The rule calls for at least one flu vaccination — in shot or mist form — between July 1 and Dec. 31 of each year. It applies to a wide range of city-licensed child care programs, including mommy and me-style classes, part-time day care or preschool. It also applies to full-time preschool, which includes the 53,000 children in universal prekindergarten. Families may apply for religious or medical exemptions, as they can with other vaccines.
Beginning in 2016, the city will charge fines ranging from $200 to $2,000 to schools whose students do not follow the rule. (This year is a grace period during which the city will check vaccination records but not penalize schools.) The city, however, cannot force principals or school directors to exclude children who do not comply, because the flu vaccine is not mandated by the state. Instead, it will be up to each school to determine whether to exclude unvaccinated children, or alternatively, incur the fines.

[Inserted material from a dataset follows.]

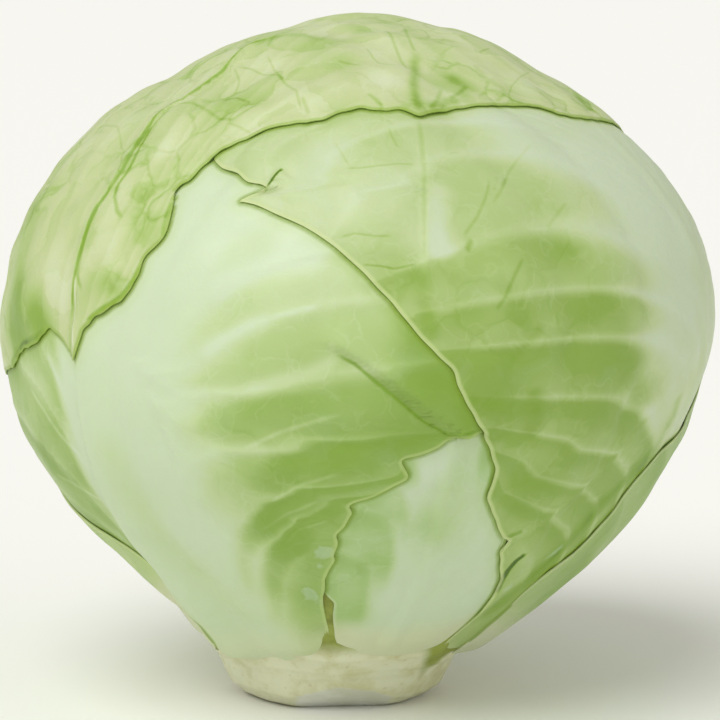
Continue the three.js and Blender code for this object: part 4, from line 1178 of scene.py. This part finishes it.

In letters to parents, the city’s Department of Education warned that children attending public prekindergarten who are not vaccinated may be excluded from class, a department spokesman said. Among the Catholic schools of the Archdiocese of New York, however, a decision has been made to not exclude prekindergarteners for failure to comply this school year, said Fran Davies, a spokeswoman for the Catholic schools.
Yet while the city says it has done considerable outreach about the new rule, there has been some confusion among parents and schools.
At a meeting in early December between health officials and religious-school administrators, for example, some school leaders reported significant resistance from parents against the new regulation, in part because the parents said their children’s doctors were telling them the vaccine was unnecessary.
“There is going to have to be a learning curve,” said Deborah Zachai, director of education affairs at Agudath Israel of America, an ultra-Orthodox Jewish umbrella organization that was represented at the meeting. “I suspect that next year the doctors will be more aware of it, and the issue will be less prominent.”
In December, the city’s health board voted unanimously in favor of the flu vaccination rule, which does not apply to older children. There was minimal public discussion about the rule, which was overshadowed by other Bloomberg public health initiatives like the large soda ban. The public hearing before its passage was lightly attended, and many of the opponents who spoke were from organizations generally opposed to mandatory vaccination programs.
Among them was Kim Mack Rosenberg, the president of the New York metro chapter of the National Autism Association. She believes that vaccinations may contribute to autism, though no link has been proven.
“It is a requirement that is putting a burden on children and no one else,” she said this week. “Adults aren’t generally required to get the flu vaccine, and we are asking our most vulnerable children to get it.”
On rare occasions, flu vaccination can cause serious problems, such as severe allergic reactions. A report from the National Vaccine Injury Compensation Program states that there have been 1,633 claims of injury and 81 claims of death attributed to flu vaccines in all age groups since 2005, of which 924 have been compensated. But federal officials stress that such settlements are not an admission that the vaccine caused the injury.
There are also concerns about the vaccine’s efficacy. In an average year, the vaccine is about 60 percent effective. Because of evolving strains of the virus, it is expected to be less so this year, the C.D.C. said.
Addressing those concerns, Dr. Zucker said the health protections from the vaccination still far outweighed the risks, in part because vaccination can reduce the seriousness of illness, even if it does not offer perfect protection.
The decision to focus mandatory vaccination on young children was intentional, Dr. Zucker said, as that age group has the highest incidence of infection and high hospitalization rates. This flu season, 15 children have died so far in the United States from complications from the flu; 109 children died last season, a C.D.C. report said.
“Given the positive effects of immunization on influenza morbidity in children,” Dr. Zucker said, “this is the right thing to do.”